The Professional Entity may employ various licensed health care professionals, such as physicians, physical therapists, chiropractors, etc., to render services to the Professional Entity’s patients. Each such health care professional enters into a written employment agreement for a term of no less than one year with the Professional Entity. Payment to each such health care professional is at a fair market value rate. Fair market value is determined by the going rate for such health care professionals in your community.
The Funding Company
The Funding Company is funded by you, personally. The Funding Company then provides a loan to the Professional Entity for any and all working capital requirements that the Professional Entity may have, e.g., the purchase of equipment, salaries, lease payments, management fees, taxes, your practice, etc. The Funding Company is repaid by the Professional Entity (interest only). The interest is paid to the Funding Company monthly. The principal amount is due on demand. In order to secure its loan, the Funding Company receives a Note and a lien on all accounts receivables and other assets from the Professional Entity, in addition to other security.
Caveat: The Funding Company will protect your investment in the event that the M.D. working in your practice gets divorced, dies, or goes bankrupt. Do not ignore this company—make sure that you use it properly.
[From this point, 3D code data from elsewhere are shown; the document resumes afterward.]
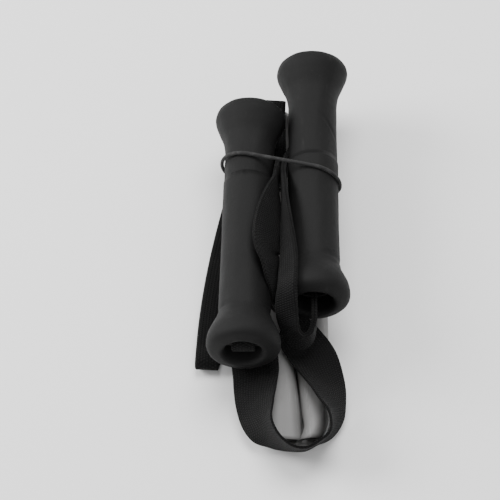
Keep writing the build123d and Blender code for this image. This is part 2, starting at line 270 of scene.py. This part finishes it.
grip_foam = foam_finish()
strap_webbing = webbing_finish("black_strap_webbing", 0.0018, 0.0065)
gutter_sheet = gutter_finish()
core_tube = tube_finish()
rivet_steel = metal_finish("plated_rivet_steel", "rivet_steel", 0.55, 0.28, 0.6)
pin_steel = metal_finish("blackened_pin_steel", "pin_steel", 0.03, 0.45, 0.5)
crimp_metal = metal_finish("pressed_crimp_metal", "crimp_metal", 0.36, 0.38, 0.8)
tack_thread = thread_finish()
tie_elastic = elastic_finish()


# ---- making a piece -----------------------------------------------------------------------------
def piece_from(name, rings, finish, body, replaced, closed_run=False, marks=None):
    """A mesh skinned over rings of points, which rides on a body in place of a CAD node.

    An open run of rings is capped at both ends, by strips between the two halves of the ring. Marks
    give each point's UVs.
    """
    count = len(rings[0])
    runs = len(rings) if closed_run else len(rings) - 1
    faces = []
    for i in range(runs):
        here = i * count
        there = (i + 1) % len(rings) * count
        for j in range(count):
            k = (j + 1) % count
            faces.append((here + j, here + k, there + k, there + j))
    if not closed_run:
        last = (len(rings) - 1) * count
        faces.append((0, count - 1, 1))
        faces.append((last, last + 1, last + count - 1))
        for j in range(1, count // 2):
            faces.append((j, count - j, count - j - 1, j + 1))
            faces.append((last + j, last + j + 1, last + count - j - 1, last + count - j))
    mesh = bpy.data.meshes.new(name)
    mesh.from_pydata([point for ring in rings for point in ring], [], faces)
    if marks:
        layer = mesh.uv_layers.new(name="strap_mm")
        flat = [mark for ring in marks for mark in ring]
        for loop in mesh.loops:
            layer.data[loop.index].uv = flat[loop.vertex_index]
    for i, polygon in enumerate(mesh.polygons):
        polygon.use_smooth = i < runs * count
    mesh.materials.append(finish.material)
    piece = bpy.data.objects.new(name, mesh)
    bpy.context.scene.collection.objects.link(piece)
    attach(piece, body)
    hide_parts(replaced)
    return piece


def smoothed(points, steps=6):
    """The points along a smooth curve that the given points steer."""
    curve = bpy.data.curves.new("guide", "CURVE")
    curve.dimensions = "3D"
    curve.resolution_u = steps
    spline = curve.splines.new("NURBS")
    spline.points.add(len(points) - 1)
    for control, point in zip(spline.points, points):
        control.co = (*point, 1)
    spline.order_u = 3
    spline.use_endpoint_u = True
    guide = bpy.data.objects.new("guide", curve)
    mesh = bpy.data.meshes.new_from_object(guide)
    line = [vertex.co.copy() for vertex in mesh.vertices]
    bpy.data.objects.remove(guide)
    bpy.data.curves.remove(curve)
    bpy.data.meshes.remove(mesh)
    return line


# ---- webbing straps -----------------------------------------------------------------------------
WEBBING_WIDTH = 25.4 * MM
FOLDED_WIDTH = WEBBING_WIDTH / 2
WEBBING_THICKNESS = 1.5 * MM

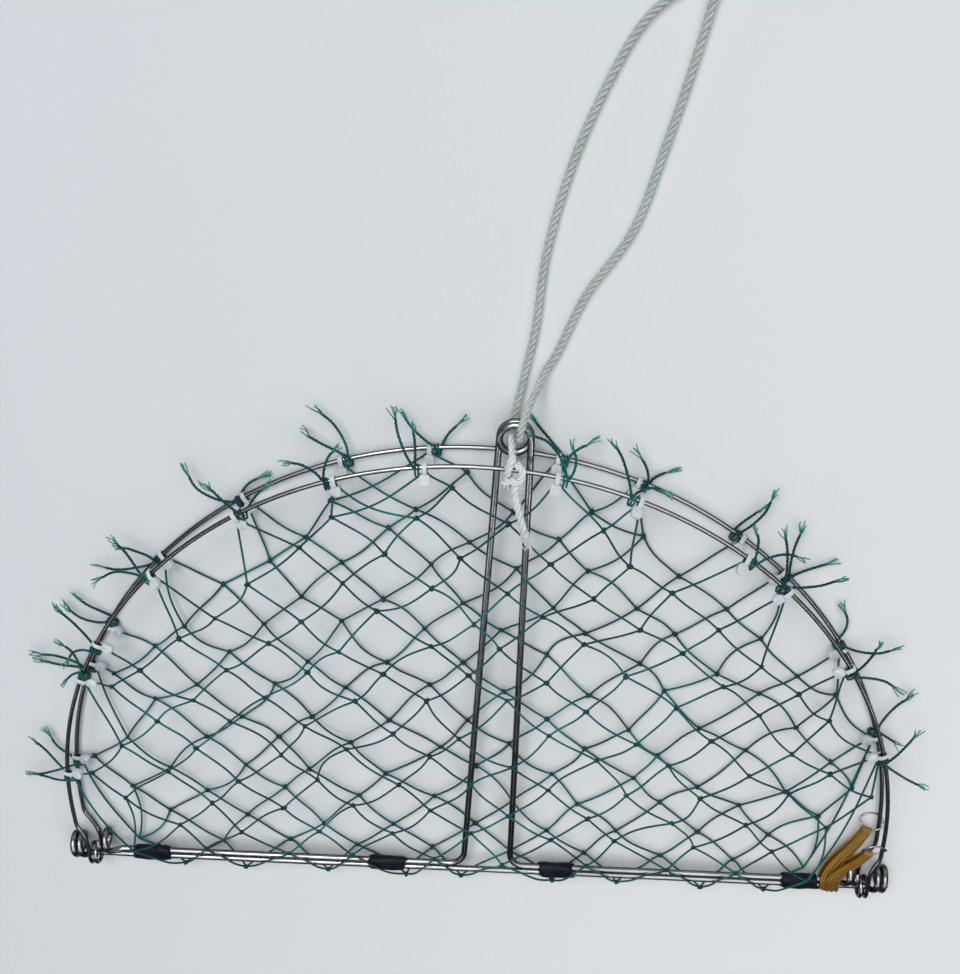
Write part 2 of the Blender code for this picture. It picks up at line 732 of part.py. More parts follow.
def build():
    clear_scene()
    steel = material("stainless_wire", (0.42, 0.43, 0.44), 0.22, 1.0)
    dark = material("sleeve_rubber", (0.008, 0.010, 0.020), 0.42)
    twine = material("net_twine", (0.0, 0.10, 0.075), 0.55)
    nylon = material("tie_nylon", (0.70, 0.76, 0.77), 0.35)
    rubber = material("band_rubber", (0.42, 0.20, 0.015), 0.35)
    cord = material("rope_fibre", (0.50, 0.56, 0.54), 0.6)

    rear = pivot("rear_hoop_axis", 0.0)
    frame = pivot("post_axis", POST_REST)
    front = pivot("front_hoop_axis", FRONT_REST)

    tube("base_bar", base_bar_points(), HEAVY_WIRE, steel, frame)
    tube("post_frame", post_points(), HEAVY_WIRE, steel, frame)
    sleeve = sleeve_mesh()
    for k, x in enumerate(SLEEVE_X, 1):
        place(f"bar_sleeve_{k}", sleeve.copy(), dark, frame).location = (x, LEG_Y / 2, 0.0)

    tie = tie_mesh()
    net = net_mesh()
    angles = tie_angles()
    hoops = (
        ("front", front, 1, FRONT_EYE_X, FRONT_RING_Y, FRONT_BAND_X),
        ("rear", rear, -1, REAR_EYE_X, REAR_RING_Y, REAR_BAND_X),
    )
    for name, body, side, eye_x, ring_y, band_x in hoops:
        tube(f"hoop_{name}", hoop_points(eye_x, side), HOOP_WIRE, steel, body)
        panel = place(f"net_{name}", net.copy(), twine, body)
        panel.location = (0.0, 0.0, side * HOOP_EYE_RADIUS)
        for k, angle in enumerate(angles, 1):
            strap = place(f"tie_{name}_{k:02d}", tie.copy(), nylon, body)
            strap.location = hoop_arc(angle) + Vector((0.0, 0.0, side * HOOP_EYE_RADIUS))
            flip = Matrix.Rotation(math.pi, 3, "Y") if side > 0 else Matrix.Identity(3)
            strap.rotation_euler = (Matrix.Rotation(-angle, 3, "Z") @ flip).to_euler()
        tube(f"band_ring_{name}", ring_points(ring_y, side), RING_WIRE, steel, body, 6, True)
        for k in range(3):
            route = band_points(ring_y, side, band_x, (k - 1) * BAND_PITCH)
            tube(f"band_{name}_{k + 1}", route, BAND, rubber, body, 6, True)

    eye_x = post_place(0.0, EYE_Y).x
    left_x = eye_x - STRAND_APART
    right_x = eye_x + STRAND_APART
    front_angle = math.asin(left_x / HOOP_RADIUS)
    rear_angle = math.asin(right_x / HOOP_RADIUS)
    front_wire = to_world(hoop_arc(front_angle) + Vector((0.0, 0.0, HOOP_EYE_RADIUS)), FRONT_REST)
    rear_wire = to_world(hoop_arc(rear_angle) - Vector((0.0, 0.0, HOOP_EYE_RADIUS)), 0.0)
    front_turn = Matrix.Rotation(FRONT_REST, 3, "X") @ Matrix.Rotation(-front_angle, 3, "Z")
    rear_turn = Matrix.Rotation(-rear_angle, 3, "Z")
    front_knot = front_wire + FRONT_KNOT_OFF
    rear_knot = rear_wire + REAR_KNOT_OFF
    knot("rope_knot_front", front_knot, FRONT_KNOT_HALF, cord, front, front_wire, front_turn)
    knot("rope_knot_rear", rear_knot, REAR_KNOT_HALF, cord, rear, rear_wire, rear_turn)

    tail_start = front_knot + TAIL_OFF
    tail = [tail_start] + [tail_start + reach for reach in TAIL_REACH]
    ride(tube("rope_tail_front", smooth_route(tail, LEAD_STEP), TAIL_RADIUS, cord), front)

    front_lead = [(left_x + x, y, z) for x, y, z in FRONT_LEAD]
    rear_lead = [(right_x + x, y, z) for x, y, z in REAR_LEAD]
    ride(tube("rope_lead_front", smooth_route(front_lead, LEAD_STEP), ROPE, cord), frame)
    ride(tube("rope_lead_rear", smooth_route(rear_lead, LEAD_STEP), ROPE, cord), frame)

    left_line = carry_on(front_lead) + [(x, y, ROPE_FLOOR_Z) for x, y in FRONT_LINE] + [FRONT_LINE_END]
    right_line = carry_on(rear_lead) + [(x, y, ROPE_FLOOR_Z) for x, y in REAR_LINE] + [REAR_LINE_END]
    coil_x = ROPE_COIL_CENTRE.x - COIL_OUTER
    main_end = (coil_x, ROPE_COIL_CENTRE.y - 2 * ROPE - GAP, ROPE_FLOOR_Z)
    main_line = [MAIN_START, MAIN_BEND, (coil_x, MAIN_COIL_Y, ROPE_FLOOR_Z), main_end]
    lines = (("rope_line_front", left_line), ("rope_line_rear", right_line), ("rope_main", main_line))
    for name, route in lines:
        points = smooth_route(route, ROPE_STEP)
        ride(tube(name, points, ROPE, cord), rear)
        print(f"{name} length {route_length(points):.4f}")
    knot("rope_join_knot", JOIN_KNOT, JOIN_KNOT_HALF, cord, rear)
    winding = coil_points()
    ride(tube("rope_coil", winding, ROPE, cord, sides=6), rear)
    print(f"rope_coil length {route_length(winding):.4f}, least gap {least_gap(winding, ROPE) * 1000:.2f} mm")


build()
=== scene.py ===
"""Folding crab trap, closed and lying flat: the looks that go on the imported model."""
import math
import random

import bmesh
import bpy
import numpy as np
from mathutils import Euler, Matrix, Vector, geometry


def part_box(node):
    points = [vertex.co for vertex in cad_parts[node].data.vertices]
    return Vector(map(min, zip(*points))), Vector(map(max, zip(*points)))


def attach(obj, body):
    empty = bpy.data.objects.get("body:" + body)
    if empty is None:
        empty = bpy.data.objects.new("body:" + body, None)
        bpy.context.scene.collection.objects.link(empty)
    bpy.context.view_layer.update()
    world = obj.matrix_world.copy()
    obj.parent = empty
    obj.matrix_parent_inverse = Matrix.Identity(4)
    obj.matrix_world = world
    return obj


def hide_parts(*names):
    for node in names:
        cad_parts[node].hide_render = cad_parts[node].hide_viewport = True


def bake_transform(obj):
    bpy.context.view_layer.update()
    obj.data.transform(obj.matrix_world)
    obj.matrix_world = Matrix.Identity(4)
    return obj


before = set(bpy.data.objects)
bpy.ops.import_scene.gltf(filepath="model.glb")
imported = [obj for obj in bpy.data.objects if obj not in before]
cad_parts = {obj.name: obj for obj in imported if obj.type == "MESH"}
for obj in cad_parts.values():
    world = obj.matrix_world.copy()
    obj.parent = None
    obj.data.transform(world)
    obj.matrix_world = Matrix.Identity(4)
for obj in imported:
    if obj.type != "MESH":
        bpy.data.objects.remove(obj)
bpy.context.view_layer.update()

# Sizes in metres. In the axes of a hoop or of the post, x runs along the bar, y away from it and z off
# the flat. These axes start at HINGE and are turned about the bar by LEAN.
HINGE = Vector((0.0, -0.1386, 0.00795))
LEAN = {"rear_hoop": 0.0, "post_unit": 0.02, "front_hoop": 0.04}
SIDE = {"rear_hoop": -1, "front_hoop": 1}
HOOPS = (("front_hoop", "front"), ("rear_hoop", "rear"))
HEAVY_WIRE = 0.00175
HOOP_WIRE = 0.00115
RING_WIRE = 0.0005
RING_LONG, RING_SHORT, RING_IN = 0.0061, 0.0046, 0.0041
RING_Y = {"front": 0.033, "rear": 0.042}
HOOP_RADIUS = 0.228
HOOP_RISE = math.sqrt(HOOP_RADIUS ** 2 - 0.225 ** 2)
HOOP_EYE = 0.0056
HOOP_FOOT_Y = 0.026
WOUND_RADIUS = 0.0062
WOUND_PITCH = 0.0038
LEG_Y = 0.0038
POST_X = 0.009
POST_LEAN = math.radians(3.3)
POST_FOOT = 0.0132
POST_BEND = 0.0085
EYE_Y = 0.275
EYE_RADIUS = 0.0076
EYE_TURNS = 1.5
EYE_RISE = 0.004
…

If you do not understand the reason for its existence, make sure that your lawyer explains it to you in detail.
If you have any questions with regard to the above or with respect to any other legal heath care issues, you may FAX your questions to Deborah A. Green, Esq., at 954-971-3787 or call 954-971-7778 or e-mail
. In future issues, she will be answering those questions which are of interest to the broadest audience.
Ms. Green has been a practicing attorney since 1977. She is admitted to the practice of law in the State of New York and Florida and is a member of the American Health Lawyers Association, the New York State Bar Association Health Care System Design Committee, the New York State Bar Association Health Care Providers Committee, the American Bar Association Health Law Section and the Florida Bar Health Law Section. She has formed numerous multi-discipline practices throughout the country.
Because this column is being presented to you by an attorney, it would not be complete without a disclaimer. This column is provided subject to and governed expressly by the terms of this disclaimer. This column is provided for educational purposes only. The accuracy or timeliness of the information presented herein is not warranted. The information presented herein is not intended to be advice as to a specific fact pattern with which you may be presented. Accordingly, please note that the information contained herein is not being presented as legal advice with respect to any matter and that no attorney-client relationship is hereby established.